Nothing has been said of Ellen Alemany, head of RBS US operations, who is expected to receive a £4.8 million bonus. Or John Hourican, head of the RBS investment arm, tipped for £4 million in “incentive shares.”

At any rate, Hester’s decision will do nothing to reverse a situation in which the financial oligarchy has more than restored their fortunes to pre-2008 levels, courtesy of government bailouts.

The top 1 percent of the population enjoyed an increase in post-tax income of 13 percent during 2009/2010. In the meantime, the government’s austerity measures have enabled a situation in which the average gross salary fell by 4.5 percent last year, adjusted for inflation.

It is this glaring social inequality that accounts for the feigned outrage over Hester’s bonus by the likes of Labour leader Ed Miliband and Conservative Mayor of London Boris Johnson.

All the official parties are committed to pay cuts across the public sector. Notwithstanding the complaints made by some of their number over Hester’s award, no one has proposed making any inroads in the gargantuan fortunes of the super-rich.

Instead, Scottish National Party leader Alex Salmond spoke of the problems of imposing the needed “pay restraint across the public sector … against the background of huge bonuses being paid in organisations which are still within the public sector.”

“This blatant inequality thus threatens economic recovery”, he said.

What he means is that it has exposed the mantra of the official parties of “shared sacrifice” and “We’re all in it together”, by which they are seeking to drive down workers’ pay and conditions and destroy fundamental social and democratic rights.

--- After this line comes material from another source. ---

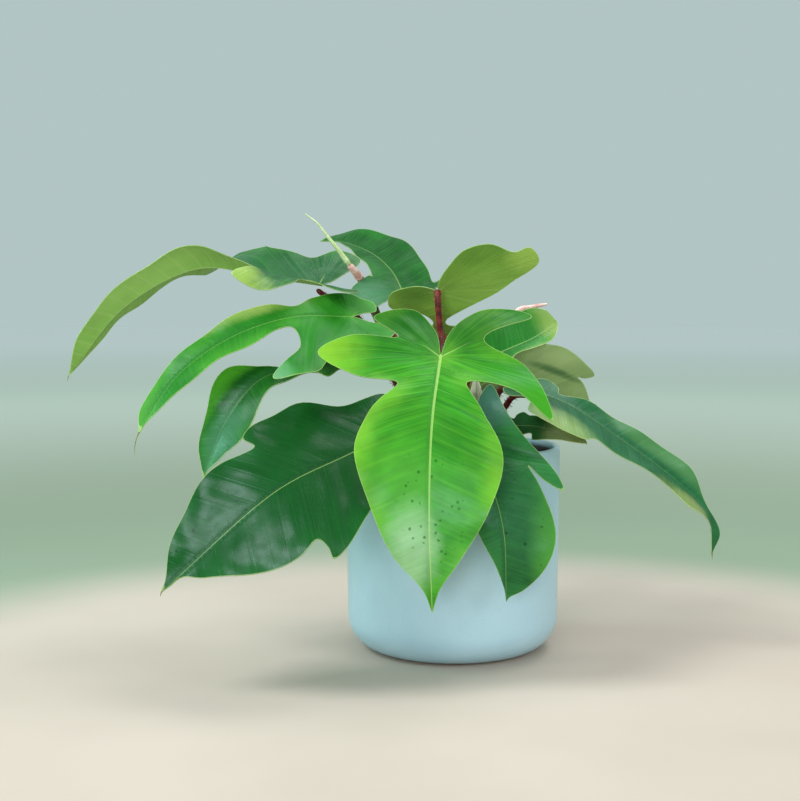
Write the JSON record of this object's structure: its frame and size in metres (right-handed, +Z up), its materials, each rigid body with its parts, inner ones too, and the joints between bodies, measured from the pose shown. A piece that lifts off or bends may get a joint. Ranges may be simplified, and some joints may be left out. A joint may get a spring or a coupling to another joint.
{
  "type": "potted philodendron squamiferum",
  "caption": "Potted philodendron with lobed glossy leaves on bristly red stalks, in a round pale blue glazed pot filled with soil.",
  "frame": {"origin": "centre of the pot's foot, on the surface that it stands on", "axes": "+Z up, -Y towards the front of the plant as pictured, +X to the right in that view"},
  "size_m": [0.4174, 0.2788, 0.2853],
  "materials": {
    "pot_glaze": "satin pale blue glaze",
    "soil": "dark crumbly potting soil",
    "leaf_young": "bright lime green, soft gloss",
    "leaf_mid": "mid green, soft gloss, olive below",
    "leaf_dark": "dark green, glossy, olive below",
    "leaf_rolled": "pale yellow-green, smooth",
    "stalk": "dark red with soft bristles",
    "stem": "brownish green, dull",
    "sheath_pink": "pale pink, thin and dull",
    "sheath_dry": "cream, dry and papery"
  },
  "bodies": {
    "root": {"pot": "pot_glaze", "soil": "soil", "leaf_front": "leaf_young", "stalk_front": "stalk", "leaf_front_left": "leaf_dark", "stalk_front_left": "stalk", "leaf_front_right": "leaf_dark", "stalk_front_right": "stalk", "leaf_left_drooping": "leaf_dark", "stalk_left_drooping": "stalk", "leaf_left_arching": "leaf_mid", "stalk_left_arching": "stalk", "leaf_left_upper": "leaf_mid", "stalk_left_upper": "stalk", "leaf_top_centre": "leaf_mid", "stalk_top_centre": "stalk", "leaf_top_right": "leaf_mid", "stalk_top_right": "stalk", "leaf_right_upper": "leaf_mid", "stalk_right_upper": "stalk", "leaf_right_pale": "leaf_mid", "stalk_right_pale": "stalk", "leaf_right_arching": "leaf_dark", "stalk_right_arching": "stalk", "leaf_rim_right": "leaf_dark", "stalk_rim_right": "stalk", "sheath_cream": "sheath_dry", "stem_left": "stem", "sheath_left": "sheath_pink", "new_leaf": "leaf_rolled", "stem_right": "stem", "sheath_right": "sheath_pink"}
  },
  "joints": []
}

The Hester affair confirms the utter rottenness and perfidy of the trade unions. A tiny elite—reviled by the vast majority of the population—issue edicts and threats in defence of their privileges. Meanwhile, union leaders argue that workers must accept spending cuts and pay freezes while huddling in meetings with government ministers and corporate bosses to help devise new ways of making the working class carry the burden of the crisis.